Sidney Lanier: Poet of the Marshes 1996

Not Recommended

Distributed by Films Media Group, PO Box 2053, Princeton, New Jersey 08543-2053; 800-257-5126
Produced by Georgia Center for Continuing Education
Director n/a
VHS, color, 28 min.



High School - Adult
Literature

Date Entered: 11/09/2018

Reviewed by Scott Smith, Nazareth College, Rochester, NY

Sidney Lanier, a Georgia-born, Confederate soldier who never recovered from illness sustained during his time as a prisoner of war, enjoyed some measure of fame in his adopted city of Baltimore as a poet, scholar, and flutist only near the end of his brief life.
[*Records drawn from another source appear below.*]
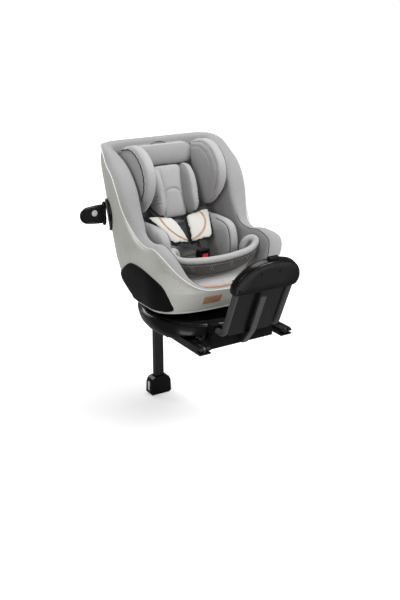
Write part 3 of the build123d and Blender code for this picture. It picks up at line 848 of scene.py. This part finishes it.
# Piping along the seam and round the hem.
tube("seam_piping", SEAM_LOOP + [0, 0, 0.6], 1.5, "seat", "piping_fabric", closed=True, sides=8)
inner_edge = curve_at([rib[2] for rib in RIBS], np.linspace(11.5, 20, 90))
for side, label in SIDES:
    laid = on_surface(liner, inner_edge * [side, 1, 1], 0.2)
    tube(f"liner_seam_{label}", laid, 0.8, "seat", "backing", sides=8)
hem_half = np.array([skin(q, hem_z(q) + 0.5, -0.5) for q in np.linspace(0, 3, 120)])
tube("hem_piping", both_halves(hem_half), 2.6, "seat", "cover_fabric", closed=True, sides=10,
     replaces=["shell_trim"], slot="cover_fabric")


# ---- parts on the skin

SHIELD = [(41, 211), (75, 196), (108, 172), (134, 146), (122, 118), (83, 97), (0, 95), (-70, 95), (-106, 98),
          (-113, 128), (-112, 160), (-98, 184), (-62, 203), (-12, 212)]


def side_place(side):
    """Places on one flank of the tub, by y and height."""
    def place(y, z, lift):
        return np.array([side * flank_x(y, z, lift), y, z])
    return place


def twin_patches(name, outline, profile, look, **more):
    """The same cap on both flanks of the tub."""
    for side, label in SIDES:
        points = outline if side > 0 else outline[::-1]
        patch(f"{name}_{label}", points, side_place(side), profile, "seat", look, **more)


twin_patches("side_shield", even_loop(SHIELD, 120), dome(7.0, edge=3.0), "matte_black",
             replaces=["side_shields"], slot="matte_black")

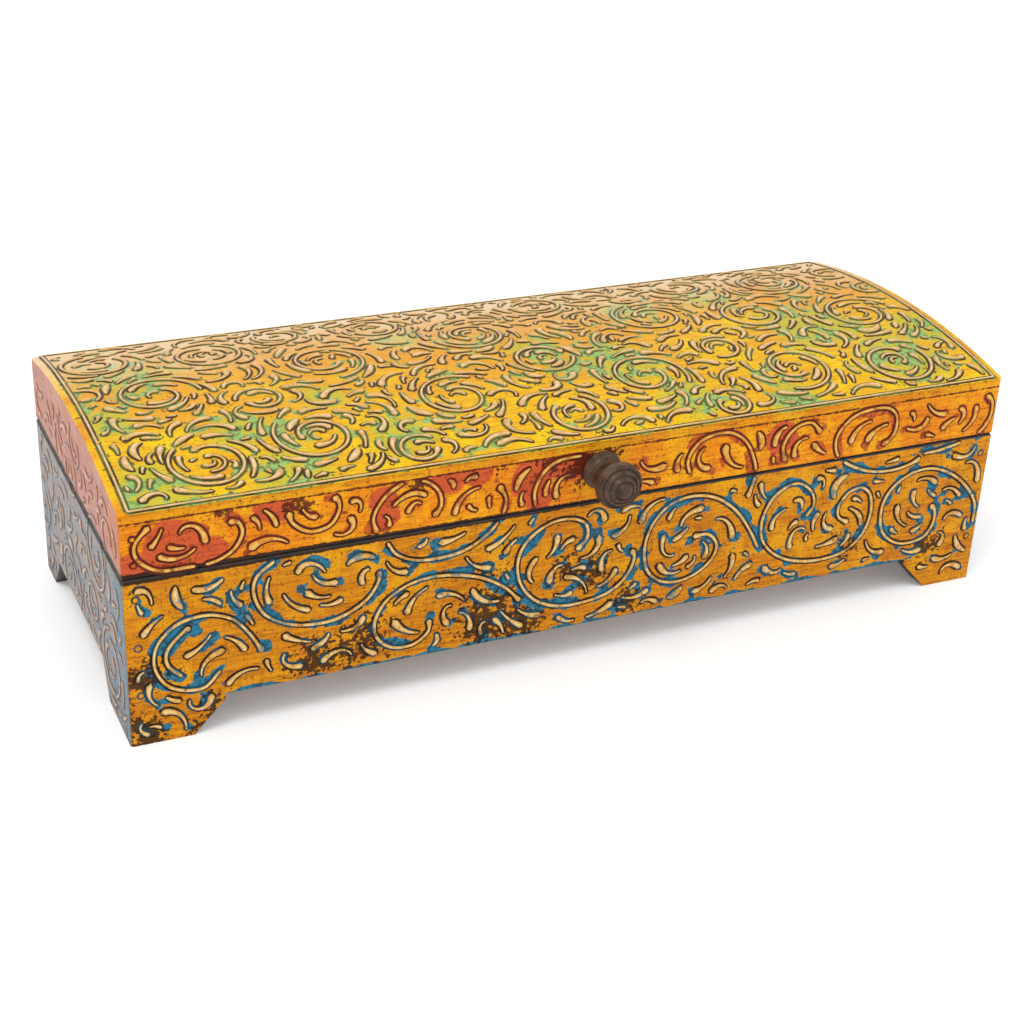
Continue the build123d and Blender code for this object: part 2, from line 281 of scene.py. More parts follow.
def even(points):
    """The same line with evenly spaced points."""
    along = np.concatenate([[0], np.cumsum(np.hypot(*np.diff(points, axis=0).T))])
    places = np.linspace(0, along[-1], max(int(along[-1] / path_step), 2) + 1)
    return np.stack([np.interp(places, along, points[:, axis]) for axis in (0, 1)], -1)


def spiral(centre, radius, start, sweep, hand, close):
    """A scroll that winds in from its rim towards its eye."""
    share = np.linspace(0, 1, 40)
    turn = start + hand * sweep * share
    reach = radius * (1 - (1 - close) * share ** 1.7)
    return even(np.stack([centre[0] + reach * np.cos(turn), centre[1] + reach * np.sin(turn)], -1))


def arc(middle, angle, bend, length, hook):
    """A short curved line about its middle, which may hook round at its far end."""
    places = np.linspace(-length / 2, length / 2, max(int(length / filler_step), 4) + 1)
    turn = angle + bend * places + math.copysign(hook, bend) * np.linspace(0, 1, len(places)) ** 3
    gap = places[1] - places[0]
    moves = np.stack([np.cos(turn), np.sin(turn)], -1) * gap
    path = np.cumsum(moves, axis=0)
    return path - path[len(path) // 2] + np.asarray(middle)


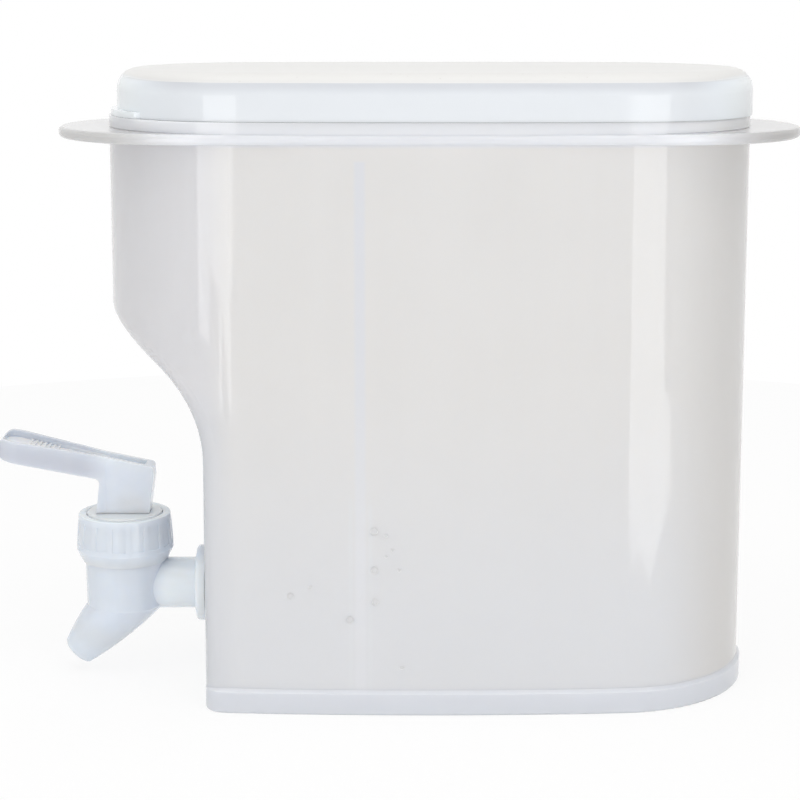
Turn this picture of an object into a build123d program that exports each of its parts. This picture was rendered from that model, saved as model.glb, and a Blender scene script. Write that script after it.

Unfortunately, this production succeeds in making the recounting of that life an exercise in dullness. The program is a video release of a 1983 effort by the state of Georgia and the production values are extremely uneven. Lanier, described in Gale's Nineteenth-Century Literary Criticism as "a significant if minor figure in American literature," would have been far better served if the producers had skipped their attempts to dramatize his early life (especially the scene of the dance in which Confederate soldiers sporting blow-dried, shag haircuts vied for the belles who batted their eyelashes from beneath Farrah Fawcett-like coiffures), cut out all of the on-screen expert talkers, and concentrated on showcasing his poetry against a backdrop of scenes of the land that inspired him and the music that he loved. Not recommended.